Moins ambitieux, moins unique, moins révolutionnaire, Star Wars doit en plus lutter face à une concurrence accrue. En 1977, il écrase tout mais avait une autoroute vide devant lui. En 2019, le chemin est déjà bouché par Avengers Endgame, Game of Thrones, Watchmen, et autres hypes du moment. Jean-Baptiste Clais concède : « Star Wars n’a plus le monopole de
la saga mythique ou de l’événement culturel majeur. Il est dans un monde plus concurrentiel et où le mode de consommation a aussi changé. Aujourd’hui les séries ont une qualité et une construction cinématographique, rendant encore plus rude de créer une attente mondiale sur un film. »

Tourner la page Skywalker

Que souhaiter à Star Wars pour retrouver un peu de son aura perdue au fin fond d’une galaxie lointaine, très lointaine ? Déjà, le PDG de
Disney, Bob Iger, a tranché : il y aura moins de films et plus d’espacement entre eux. Un bon moyen selon Nicolas Allard de retrouver la flamme perdue chez les fans : « Il vaut mieux quitter un peu les films et se concentrer sur d’autres supports transmédia, ce qui fut la force originelle de la saga et qui l’a réellement inscrite dans la légende ».

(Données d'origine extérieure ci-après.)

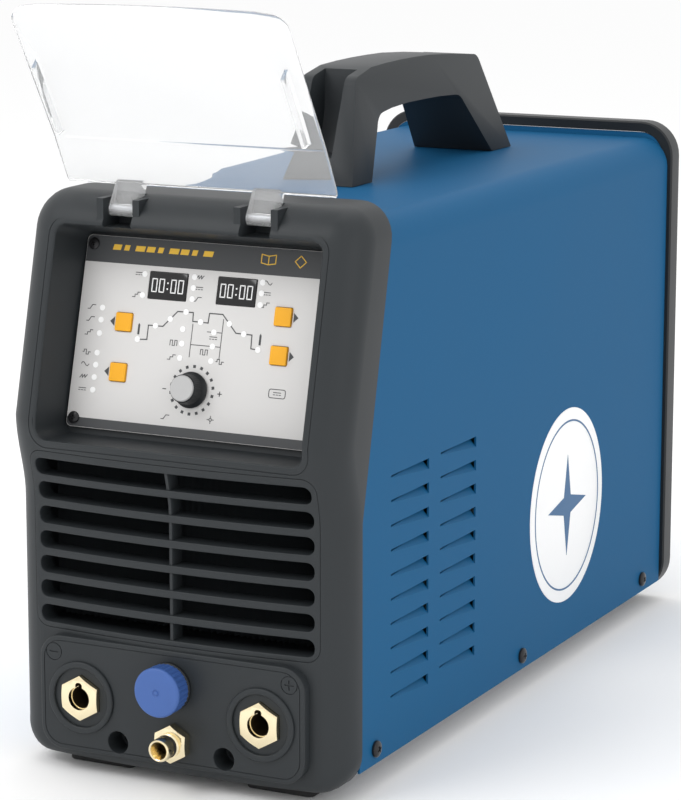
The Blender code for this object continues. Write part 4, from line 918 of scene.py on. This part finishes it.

Cette prolifération de film avait pourtant réussi à Marvel. Pourquoi Ironman a réussi là où Rey a échoué ? « Les personnages de Marvel sont plus intéressants et mieux construits individuellement. La force de Star Wars, c’est l’univers et la mythologie autour, mais les personnages sont peu mémorables à quelques exceptions près » – comprendre Dark Vador. « Plus on voit les personnages du MCU, plus le monde autour se renforce, mais surreprésenter l’univers Star Wars le diminue car ses personnages trop faibles n’arrivent pas à le porter et lui rendent mal vie ».

Et tant qu’à faire, quitte à changer de médias, autant changer aussi et surtout de temporalité et de héros appuie Nicolas Allard : « La période Skywalker et pré/post Empire, on a fait le tour. Il y a tant d’autres zones de l’univers Star Wars a exploré et d’histoire passionnantes a raconter. » Loin de Luke, Palpatine et des destroyers interstellaires, créer d’autres héros dans d’autres temporalités. Le meilleur moyen de redevenir un mythe, c’est encore d’en construire de nouveaux.